To do
Each line from the one containing "first_end = Rot(0, 0, 90" through the one containing "for node in" is to be retyped exactly, both end lines included, and all other lines left out.

Stored data

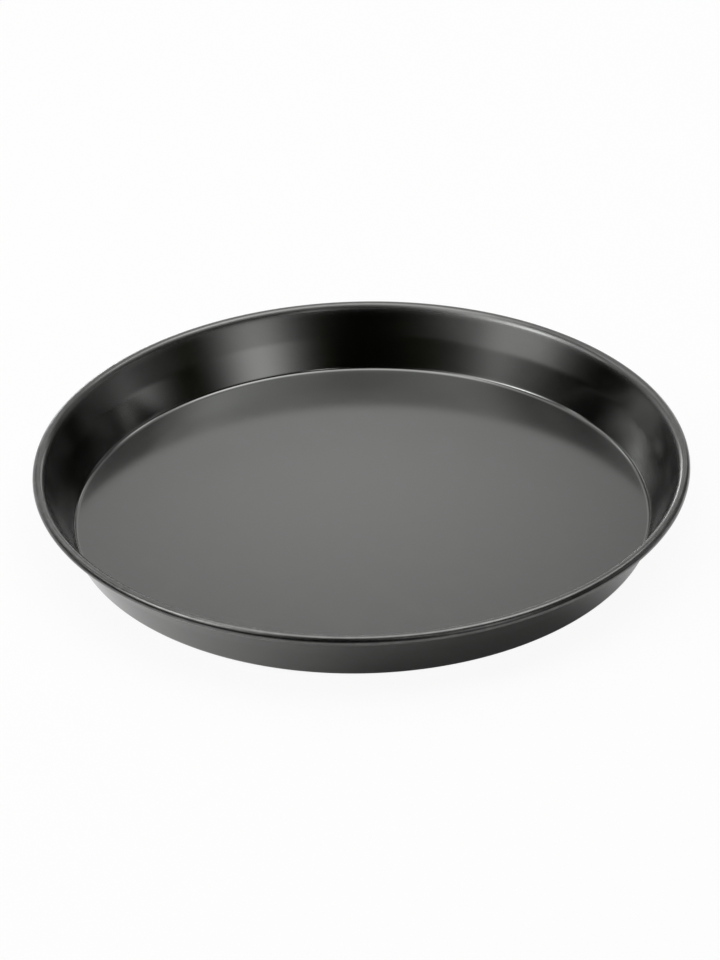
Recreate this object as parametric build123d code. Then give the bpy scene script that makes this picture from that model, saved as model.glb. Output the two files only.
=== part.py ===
from build123d import *
import math
import os

# Round pizza pan. One disc of sheet steel is drawn into a shallow pan with a flat floor,
# a tight corner and a flared wall that bends a little further outwards half way up. Its top
# eases over a short shoulder, and its edge is rolled down and round a steel wire ring.
# Millimetres. The origin is the centre of the underside of the floor, +Z is up.

# Overall sizes: across the outside of the rolled rim, and from the table to its top
outer_diameter = 300.0
overall_height = 30.0

# The sheet, and the inside radius between floor and wall
sheet_thickness = 0.6
corner_radius = 2.5

# The wall's lean from the vertical under and over its bend, the bend's height above the
# table, and the bend's radius on the sheet's inner face
lower_flare_degrees = 23.0
upper_flare_degrees = 25.4
bend_height = 15.5
bend_radius = 60.0

# The shoulder between the wall and the curl: its radius on the sheet's inner face, and how
# far it turns the sheet before the tighter curl takes over
shoulder_radius = 6.5
shoulder_turn_degrees = 24.6

# The rolled rim: the wire, its play inside the curl, and the gap that the sheet's cut edge
# keeps from the line of the wall where the curl closes
wire_diameter = 3.4
wire_play = 0.05
curl_closing_gap = 0.2

# The wire is bent into a ring, and its two ends meet at the back with this gap
wire_butt_gap = 1.0


def around(centre, radius, degrees):
    """A point of the half section, at a radius and a direction from a centre."""
    angle = math.radians(degrees)
    return (
        centre[0] + radius * math.cos(angle),
        centre[1] + radius * math.sin(angle),
    )


def down_the_wall(point, flare_degrees, height):
    """The point at a height on the straight run of wall that leans by the flare past a point."""
    return (
        point[0] - (point[1] - height) * math.tan(math.radians(flare_degrees)),
        height,
    )


# Section of the curl: its inside is the wire's seat, its outside is the bead of the rim
seat_radius = wire_diameter / 2 + wire_play
bead_radius = seat_radius + sheet_thickness
bead_centre = (outer_diameter / 2 - bead_radius, overall_height - bead_radius)

# Directions from the arcs' centres to where they touch the lower and the upper wall, and to
# where the curl begins
lower_side_degrees = 180 - lower_flare_degrees
upper_side_degrees = 180 - upper_flare_degrees
curl_start_degrees = upper_side_degrees - shoulder_turn_degrees

# From the bead down the sheet's inner face. Shoulder and curl touch where the curl begins,
# so their centres and that point are in line.
shoulder_centre = around(bead_centre, bead_radius - shoulder_radius, curl_start_degrees)
wall_top = around(shoulder_centre, shoulder_radius, upper_side_degrees)

# The bend is an arc between the two straight runs, with its middle at the bend's height
middle_flare = math.radians((lower_flare_degrees + upper_flare_degrees) / 2)
bend_centre_height = bend_height - bend_radius * math.sin(middle_flare)
bend_top_height = bend_centre_height + bend_radius * math.sin(math.radians(upper_flare_degrees))
bend_top = down_the_wall(wall_top, upper_flare_degrees, bend_top_height)
bend_centre = around(bend_top, bend_radius, -upper_flare_degrees)
bend_foot = around(bend_centre, bend_radius, lower_side_degrees)

# The wall's foot is where it leaves the corner's arc, whose outer face stands on the table
outer_corner_radius = corner_radius + sheet_thickness
foot_height = outer_corner_radius - corner_radius * math.sin(math.radians(lower_flare_degrees))
wall_foot = down_the_wall(bend_foot, lower_flare_degrees, foot_height)
corner_centre = around(wall_foot, corner_radius, lower_side_degrees)
floor_radius = corner_centre[0]

# The curl runs over the top, round the outside and back underneath, and stops where its cut
# edge keeps the closing gap from the line of the wall's outer face.
wall_distance = (
    shoulder_radius
    - sheet_thickness
    - (shoulder_radius - bead_radius) * math.cos(math.radians(shoulder_turn_degrees))
)
curl_open_degrees = math.degrees(math.acos((wall_distance - curl_closing_gap) / bead_radius))
curl_sweep_degrees = 360 - curl_open_degrees - shoulder_turn_degrees
curl_end_degrees = curl_start_degrees - curl_sweep_degrees


def sheet_face(depth):
    """One face of the sheet, at a depth under its inner face: floor, corner, wall, rolled rim."""
    corner_arc_radius = corner_radius + depth
    bend_arc_radius = bend_radius - depth
    shoulder_arc_radius = shoulder_radius - depth
    floor_level = sheet_thickness - depth
    lower_wall = Line(
        around(corner_centre, corner_arc_radius, -lower_flare_degrees),
        around(bend_centre, bend_arc_radius, lower_side_degrees),
    )
    upper_wall = Line(
        around(bend_centre, bend_arc_radius, upper_side_degrees),
        around(shoulder_centre, shoulder_arc_radius, upper_side_degrees),
    )
    bend_turn_degrees = upper_side_degrees - lower_side_degrees
    return [
        Line((0, floor_level), (floor_radius, floor_level)),
        CenterArc(corner_centre, corner_arc_radius, -90, 90 - lower_flare_degrees),
        lower_wall,
        CenterArc(bend_centre, bend_arc_radius, lower_side_degrees, bend_turn_degrees),
        upper_wall,
        CenterArc(shoulder_centre, shoulder_arc_radius, upper_side_degrees, -shoulder_turn_degrees),
        CenterArc(bead_centre, bead_radius - depth, curl_start_degrees, -curl_sweep_degrees),
    ]


def pan_body():
    """Floor, corner, wall and rolled rim: one continuous sheet, turned about the pan's axis."""
    cut_edge = Line(
        around(bead_centre, bead_radius, curl_end_degrees),
        around(bead_centre, seat_radius, curl_end_degrees),
    )
    axis_edge = Line((0, 0), (0, sheet_thickness))
    half_section = make_face([*sheet_face(0), cut_edge, *sheet_face(sheet_thickness), axis_edge])
    return revolve(Plane.XZ * half_section, Axis.Z)


def rim_wire():
    """The round wire ring that fills the rolled rim, open at the back where its ends meet."""
    butt_degrees = math.degrees(wire_butt_gap / bead_centre[0])
    section = Plane.XZ * Pos(*bead_centre) * Circle(wire_diameter / 2)
    first_end = Rot(0, 0, 90 + butt_degrees / 2) * section
    return revolve(first_end, Axis.Z, 360 - butt_degrees)


os.makedirs("parts", exist_ok=True)
export_step(pan_body(), "parts/pan_body.step")
export_step(rim_wire(), "parts/rim_wire.step")
print(f"floor across {2 * floor_radius:.2f}, bead {2 * bead_radius:.2f}, curl ends at {curl_end_degrees:.1f}")
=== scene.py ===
import bpy
import numpy as np
from mathutils import Matrix


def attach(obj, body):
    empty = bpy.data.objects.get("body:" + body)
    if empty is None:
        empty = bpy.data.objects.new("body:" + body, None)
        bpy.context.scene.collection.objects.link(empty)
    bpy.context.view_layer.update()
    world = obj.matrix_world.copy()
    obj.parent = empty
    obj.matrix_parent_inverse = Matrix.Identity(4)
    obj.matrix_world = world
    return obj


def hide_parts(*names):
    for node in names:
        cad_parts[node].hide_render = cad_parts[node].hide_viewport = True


# A round pizza pan of dark coated sheet steel with a wired rim, on a white table.
# Metres, in the CAD frame: the origin is under the middle of the pan's floor, z is up.
# The camera looks along +y, so -y is the front of the pan.

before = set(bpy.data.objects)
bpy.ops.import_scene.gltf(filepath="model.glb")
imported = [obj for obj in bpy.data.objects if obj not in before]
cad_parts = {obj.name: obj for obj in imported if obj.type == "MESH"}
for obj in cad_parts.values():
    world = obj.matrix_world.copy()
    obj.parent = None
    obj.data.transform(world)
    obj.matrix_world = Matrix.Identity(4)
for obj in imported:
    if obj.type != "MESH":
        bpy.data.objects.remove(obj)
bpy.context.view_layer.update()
print("stage 1: frame loaded,", sorted(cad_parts))


# Helpers for meshes and materials


def arcPoints(centre, radius, startDegrees, endDegrees, count):
    # points on a circle in the (across, up) plane, from one direction to the other
    angle = np.radians(np.linspace(startDegrees, endDegrees, count))
    return np.stack([centre[0] + radius * np.cos(angle), centre[1] + radius * np.sin(angle)], 1)


def linePoints(start, end, shares):
    # points on a straight run, at shares of its length
    start, end = np.array(start), np.array(end)
    return start + np.array(shares)[:, None] * (end - start)


def meshObject(name, points, faces, smooth=True):
    mesh = bpy.data.meshes.new(name)
    mesh.from_pydata(points.tolist(), [], faces)
    mesh.polygons.foreach_set("use_smooth", [smooth] * len(mesh.polygons))
    mesh.update()
    mesh.validate()
    made = bpy.data.objects.new(name, mesh)
    bpy.context.scene.collection.objects.link(made)
    return made


def turnedMesh(name, outline, turns):
    # a profile carried round the z axis: (across * cos turn, across * sin turn, up); the first
    # and last points of the outline lie on the axis and become single points
    angle = np.linspace(0, 2 * np.pi, turns, endpoint=False)
    ring = outline[1:-1]
    across, up = ring[:, 0][:, None], ring[:, 1][:, None]
    grid = np.stack([across * np.cos(angle), across * np.sin(angle), up + 0 * angle], -1)
    points = np.vstack([grid.reshape(-1, 3), [0, 0, outline[0, 1]], [0, 0, outline[-1, 1]]])
    firstPole, lastPole = len(ring) * turns, len(ring) * turns + 1
    row, column = np.meshgrid(np.arange(len(ring) - 1), np.arange(turns), indexing="ij")
    nextColumn = (column + 1) % turns
    quads = np.stack([
        row * turns + column, (row + 1) * turns + column,
        (row + 1) * turns + nextColumn, row * turns + nextColumn,
    ], -1).reshape(-1, 4)
    step = np.arange(turns)
    nextStep = (step + 1) % turns
    lastRow = (len(ring) - 1) * turns
    firstFan = np.stack([np.full(turns, firstPole), step, nextStep], 1)
    lastFan = np.stack([np.full(turns, lastPole), lastRow + nextStep, lastRow + step], 1)
    return meshObject(name, points, quads.tolist() + firstFan.tolist() + lastFan.tolist())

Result
    first_end = Rot(0, 0, 90 + butt_degrees / 2) * section
    return revolve(first_end, Axis.Z, 360 - butt_degrees)


os.makedirs("parts", exist_ok=True)
export_step(pan_body(), "parts/pan_body.step")
export_step(rim_wire(), "parts/rim_wire.step")
print(f"floor across {2 * floor_radius:.2f}, bead {2 * bead_radius:.2f}, curl ends at {curl_end_degrees:.1f}")
=== scene.py ===
import bpy
import numpy as np
from mathutils import Matrix


def attach(obj, body):
    empty = bpy.data.objects.get("body:" + body)
    if empty is None:
        empty = bpy.data.objects.new("body:" + body, None)
        bpy.context.scene.collection.objects.link(empty)
    bpy.context.view_layer.update()
    world = obj.matrix_world.copy()
    obj.parent = empty
    obj.matrix_parent_inverse = Matrix.Identity(4)
    obj.matrix_world = world
    return obj


def hide_parts(*names):
    for node in names:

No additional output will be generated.